The British government announced it was withholding aid to Rwanda out of concern the government there was backing the rebel M23 movement in neighboring Democratic Republic of Congo. As early as March, advocacy groups were warning that oil interests in the region could pose a real threat to a region struggling with long-standing security issues. When M23 rebels captured a provincial capital in eastern DRC recently, the International Criminal Court was quick to call for the immediate arrest of warlords there. One of the oil companies operating in DRC said it was reviewing the security situation though lingering security challenges suggest it’s still too soon to work in the region.
Rebel soldiers last week captured Goma, the provincial capital of North Kivu province. British International Development Secretary Justine Greening said Friday that London was withholding $33.6 million in aid to Rwanda because of “credible and compelling reports” of Kigali’s ties to the Tutsi-dominated March 23 rebel movement in eastern DRC. Rwanda had backed DRC rebels in an effort to combat the Hutu fighters who fled the country after the 1994 genocide. After the capture of Goma, the International Criminal Court called for the immediate arrest of M23 and other rebel leaders on war crimes charges.
In May, advocacy group Global Witness complained plans by oil and natural gas exploration company SOCO in DRC could exacerbate an already-tense situation in the country. The group said it was frustrated that SOCO was threatening a UNESCO World Heritage site with its campaign, but warned of broader security issues. The region, it said, faces a real threat to stability because of “ethnic tensions and the presence of armed militia groups.”
By July, the International Crisis Group was already warning that oil interests in DRC presented a threat to stability in a region still reeling from past conflicts. If oil reserves are confirmed in eastern DRC, the ICG predicted, it could stir up tensions in North Kivu province.
“An upsurge in fighting since the start of 2012, including the emergence of a new rebellion in North Kivu and the resumption of armed groups’ territorial expansion, has further complicated stability in the east, which is the new focus for oil exploration,” it warned, more than six months before the capture of Goma.

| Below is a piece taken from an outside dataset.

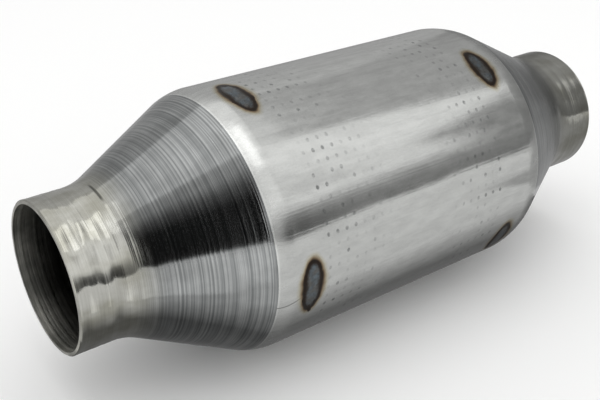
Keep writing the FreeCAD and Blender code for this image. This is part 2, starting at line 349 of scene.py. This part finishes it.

Last week, Global Witness said it was frustrated by a legal push by the U.S. Chamber of Commerce and its allies to challenge transparency measures spelled out in the Dodd-Frank Act. That measure, said Global Witness, would go a long way to decouple violence from economic interests in DRC. Without such protection, industry groups are sending a clear signal that profit motives come first in underdeveloped countries like DRC.
SOCO in early November said it was working to avoid gorilla habitats in the parts of DRC where it operates. “The security status is being assessed on a continual basis and we will only proceed when the assessment is that it is safe to do so,” it said.
DRC in 2011 held its second round of election since independence in 1960. The validity of the re-election for Joseph Kabila, however, was questioned and dozens were killed after a DRC court backed his victory. Then, as is the case now, the U.N. peacekeeping mission described the situation in the country as tense. While resource development could present new opportunities for DRC, that may have to take a back seat to the resolution of grievances that date back to the bloody campaigns of 1990s.